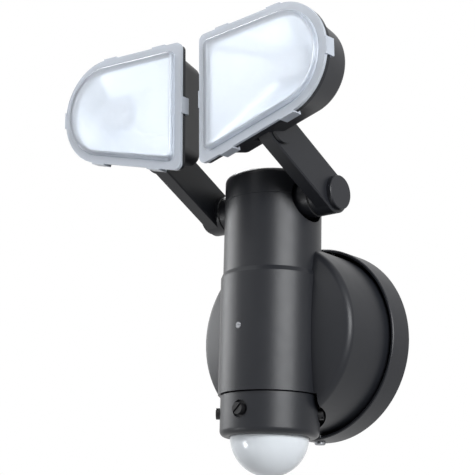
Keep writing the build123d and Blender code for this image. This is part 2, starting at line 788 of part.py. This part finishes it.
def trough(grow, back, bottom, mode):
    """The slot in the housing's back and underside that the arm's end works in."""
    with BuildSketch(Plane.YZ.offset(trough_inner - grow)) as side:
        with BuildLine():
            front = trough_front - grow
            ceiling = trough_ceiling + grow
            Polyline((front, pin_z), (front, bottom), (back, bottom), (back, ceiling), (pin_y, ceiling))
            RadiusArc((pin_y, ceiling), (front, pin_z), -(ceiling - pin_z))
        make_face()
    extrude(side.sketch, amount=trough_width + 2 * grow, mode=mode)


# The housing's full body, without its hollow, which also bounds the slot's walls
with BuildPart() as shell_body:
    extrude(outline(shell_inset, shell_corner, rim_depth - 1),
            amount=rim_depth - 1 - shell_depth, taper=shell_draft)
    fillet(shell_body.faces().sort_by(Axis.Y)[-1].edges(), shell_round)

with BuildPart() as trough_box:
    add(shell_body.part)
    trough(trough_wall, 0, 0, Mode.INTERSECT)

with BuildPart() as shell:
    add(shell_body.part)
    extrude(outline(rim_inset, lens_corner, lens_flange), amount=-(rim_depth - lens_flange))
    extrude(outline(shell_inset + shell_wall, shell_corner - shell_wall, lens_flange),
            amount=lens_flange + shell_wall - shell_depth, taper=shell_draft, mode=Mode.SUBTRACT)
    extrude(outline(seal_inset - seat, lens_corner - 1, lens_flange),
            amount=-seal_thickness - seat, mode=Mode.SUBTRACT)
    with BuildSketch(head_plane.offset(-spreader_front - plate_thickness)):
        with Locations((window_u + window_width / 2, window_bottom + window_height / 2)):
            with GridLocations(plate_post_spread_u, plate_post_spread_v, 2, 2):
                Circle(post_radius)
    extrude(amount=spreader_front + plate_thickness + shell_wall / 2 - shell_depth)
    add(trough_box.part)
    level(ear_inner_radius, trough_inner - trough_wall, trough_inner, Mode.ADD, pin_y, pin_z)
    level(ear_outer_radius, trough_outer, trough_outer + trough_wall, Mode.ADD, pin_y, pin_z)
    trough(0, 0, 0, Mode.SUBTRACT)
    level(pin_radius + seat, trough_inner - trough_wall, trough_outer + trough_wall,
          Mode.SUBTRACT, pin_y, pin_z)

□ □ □

• TASK DETAILS: Your output must be the lines of the material above, from the first through the line that contains "trough(trough_wall, 0, 0, Mode.INTERSECT)", copied exactly. Include both endpoints and nothing else.

• EXERCISE ANSWER:
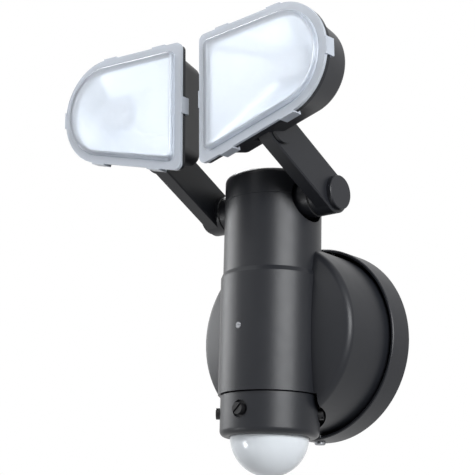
Keep writing the build123d and Blender code for this image. This is part 2, starting at line 788 of part.py. This part finishes it.
def trough(grow, back, bottom, mode):
    """The slot in the housing's back and underside that the arm's end works in."""
    with BuildSketch(Plane.YZ.offset(trough_inner - grow)) as side:
        with BuildLine():
            front = trough_front - grow
            ceiling = trough_ceiling + grow
            Polyline((front, pin_z), (front, bottom), (back, bottom), (back, ceiling), (pin_y, ceiling))
            RadiusArc((pin_y, ceiling), (front, pin_z), -(ceiling - pin_z))
        make_face()
    extrude(side.sketch, amount=trough_width + 2 * grow, mode=mode)


# The housing's full body, without its hollow, which also bounds the slot's walls
with BuildPart() as shell_body:
    extrude(outline(shell_inset, shell_corner, rim_depth - 1),
            amount=rim_depth - 1 - shell_depth, taper=shell_draft)
    fillet(shell_body.faces().sort_by(Axis.Y)[-1].edges(), shell_round)

with BuildPart() as trough_box:
    add(shell_body.part)
    trough(trough_wall, 0, 0, Mode.INTERSECT)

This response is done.